Cars That Defined the 2000s Era
The 2000s changed the car world forever. From groundbreaking hybrids to game-changing performance machines, these cars defined an entire generation of innovation, design, and driving culture. Here are the most significant cars that shaped the automotive landscape of the 2000s.
Toyota Prius

Honestly, the Prius kind of snuck up on everyone. Hybrid power sounded like homework in the late 90s, but by the mid 2000s it was the new normal, and celebrities were driving them to awards shows like it was a statement piece. Around $25,000 to $30,000 back then for a new one, and suddenly 45 to 50 mpg felt like magic you could actually buy. You don’t have to love it to admit it changed what “good” looked like.
Bugatti Veyron

Not gonna lie, the Veyron was the car poster that refused to believe in physics.
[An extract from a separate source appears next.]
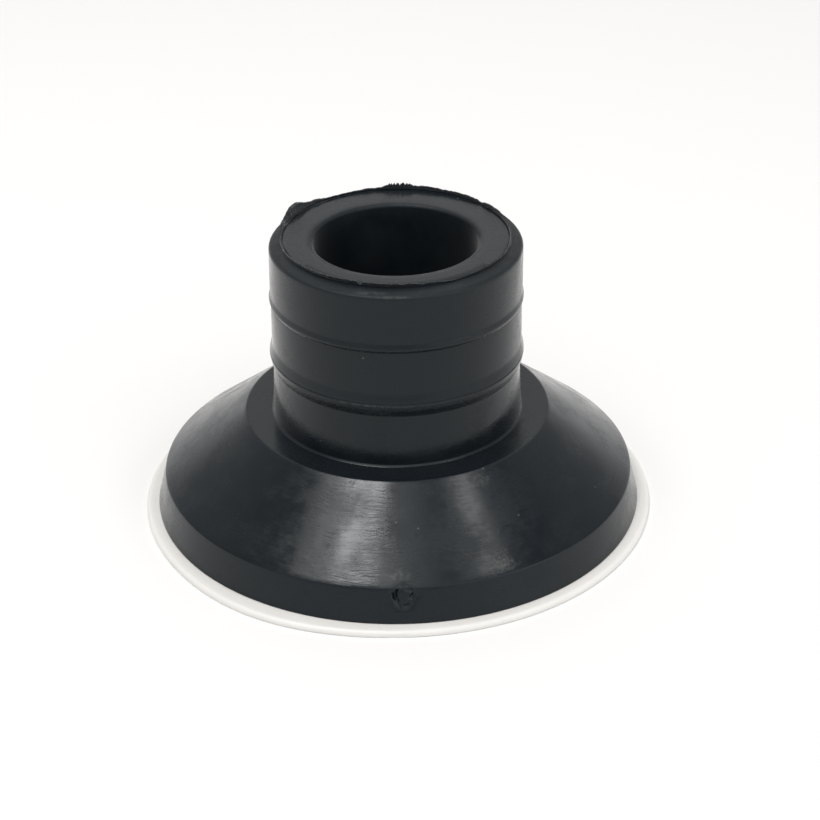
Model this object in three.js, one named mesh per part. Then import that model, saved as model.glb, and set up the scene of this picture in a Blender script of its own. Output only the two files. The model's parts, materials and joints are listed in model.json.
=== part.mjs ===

Quad turbo W16, 1,001 hp, 253 mph, airbrake the size of a patio door, and a price that made your accountant cry, usually north of $1.5 million when new depending on spec. It made speed feel kind of… civilized, which is terrifying if you think about it. Every hypercar since has been playing catch up on numbers and drama.
Tesla Roadster

I mean, tiny Lotus bones with a battery pack that said “surprise, electric can be quick.” It wasn’t perfect, but it made EVs feel exciting instead of appliance-y. Prices were around $100,000 new, which sounded wild then, but it was basically the proof of concept that led to a whole shift in the market. You don’t get today’s fast EVs without this weird little slingshot.
Nissan GT-R R35

So yeah, Godzilla went global in 2007 and it felt like a software update for speed. Twin turbo V6, launch control that made your neck question life choices, trick AWD, and lap times that embarrassed supercars twice the price. New ones hovered around $70,000 to $80,000 in the early days, which was… rude, honestly. It set the template for “numbers first, still fun later.”
Porsche Carrera GT

Dry clutch V10 that idles like it’s angry at you, a manual that demands respect, and a carbon tub that made the thing feel like a racecar sneaking onto public roads. Around $440,000 new in the mid 2000s, now deep into seven figures, but even back then it was significant because it proved analog could still be holy. It’s the car that makes drivers go quiet for a second.
BMW E46 M3

Silky straight six, 8,000 rpm yowl, size that fits actual roads, and a chassis that feels like it reads your mind. Prices for clean manuals now are all over, $30,000 to $70,000 depending on miles and spec, but when it launched in the early 2000s it was the sweet spot around $46,000. It set the daily track toy formula so many brands still chase.
Cadillac Escalade

You can roll your eyes, but this thing shaped a whole decade of culture. Big chrome, bigger presence, and a luxury SUV boom that still hasn’t slowed down. New ones in the 2000s ran from roughly $55,000 to $75,000 and suddenly everyone wanted a high riding living room with a V8. It’s significant because it made SUVs aspirational, not just practical.
Mini Cooper (BMW era)

The rebooted Mini showed how to bring back a legend without making it a cartoon. Cute but purposeful design, tossable chassis, and personality that fit in city parking like a glove. Early 2000s models were in the $16,000 to $22,000 range, and they made small cars cool again. Also, the speedo in the middle was chaos and somehow worked.
Honda Insight (first gen)

Featherweight, teardrop body, manual gearbox hybrid with fender skirts like it was from the future. It did 60 to 70 mpg if you tried, and cost around $20,000 new, and yeah, it was weird, but the good kind. Honestly, it showed that efficiency could be a design language, not just a spec line. It’s the one car nerds still bring up when they talk aero and weight like religion.